Trump was the first president to raise the trade issue with China. But sadly, his trade officials did nothing to prevent Beijing from making $1.5 trillion on U.S. trades during his first term of office.

Biden, for his part, repeatedly assured Beijing that the U.S. was not seeking a “trade decoupling,” allowing China to pocket another $1.3 trillion surplus on his watch.

Understandably, Trump is now not happy about all that. But help is on the way.

China realizes that in a bitter rivalry a “win-win cooperation” with the U.S. is impossible. Beijing is, therefore, redirecting its trade and investment flows toward countries and areas of the world where China maintains friendly and cooperative political, economic and security relations.

Trade data for the first four months of this year show that East and Central Asia are the focus of China’s business transactions.

With a trade turnover of $331.1 billion, increasing at an annual rate of 8.1% during that period, ASEAN (the ten Southeast Asian countries) remains Beijing’s by far the largest free trade partner. The CAFTA (China-ASEAN free trade agreement) has now been upgraded to allow for freer and more diversified trade flows.

RCEP (Regional Comprehensive Economic Partnership) is a much broader Asian trade area consisting of ASEAN, China, Japan, South Korea, Australia and New Zealand. In the first four months of this year, China’s trade with RCEP came in at $602.1 billion -- accounting for nearly one-third of China’s total foreign trade and absorbing a 7.2% increase of Chinese exports.

G7 asking for IMF trade surveillance

Over the same period, Latin America and Africa, with a combined China trade of $265.3 billion, far exceeded Beijing’s trade transactions with the U.S.  China’s exports to Africa and Latin America increased 15.1% and 11.5% respectively.

A strong effort seems to be under way in China to significantly increase trade with BRICS core members Russia, India, Brazil and South Africa.
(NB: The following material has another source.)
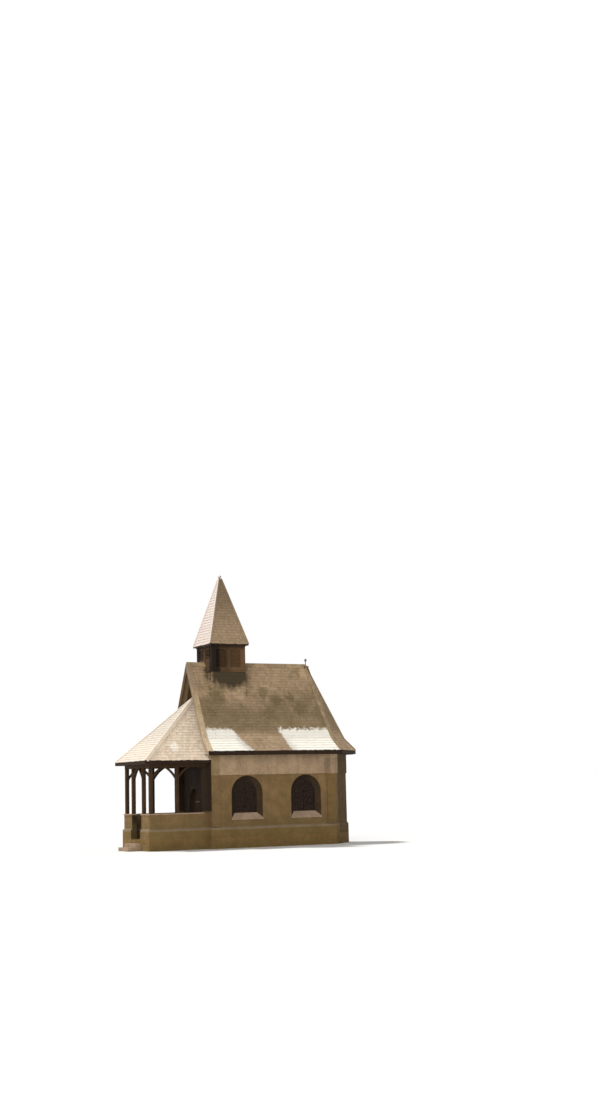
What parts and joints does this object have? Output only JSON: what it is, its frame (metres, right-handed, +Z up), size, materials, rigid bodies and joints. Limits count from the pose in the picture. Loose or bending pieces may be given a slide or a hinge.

Special attention is paid to Russia, Brazil and South Africa, where China trades weakened considerably during the first four months of this year. India, in contrast, saw a strong 10% increase of bilateral trade, with Delhi’s blistering 16% rise of imports from China.

China’s trade with the U.S. is now on a mild downtrend of 3%. American purchases of Chinese merchandize declined 2.5%, and Chinese imports from the U.S. were down 5%. Still, the U.S. trade deficit with China is now running at an annual rate of $290 billion, roughly equivalent to the deficit recorded for 2024.

That surplus reflects a structural flaw of a hugely imbalanced U.S.-China trade: U.S. exports to China are three times lower than Chinese sales to the U.S.

Faced with that evidence, Beijing cannot expect any significant thawing of trade relations with Washington. That also means that political and security ties with Washington will remain strained, with spillover effects on global trade and finance, as shown by the communiqué issued last Thursday (May 22, 2025) by the G7 finance ministers and central bank governors.

Preparing a G7 summit in Canada next month, that group emphasized “the need to address excessive imbalances” and called on the IMF “to continue to enhance its analysis of imbalances in both its bilateral and multilateral surveillance.”

That’s a clear warning to China and E.U. countries running excessive trade surpluses.

Beijing may wish to take this as a good advice to step up its current efforts of trade diversification along the lines of shifting political and security alliances.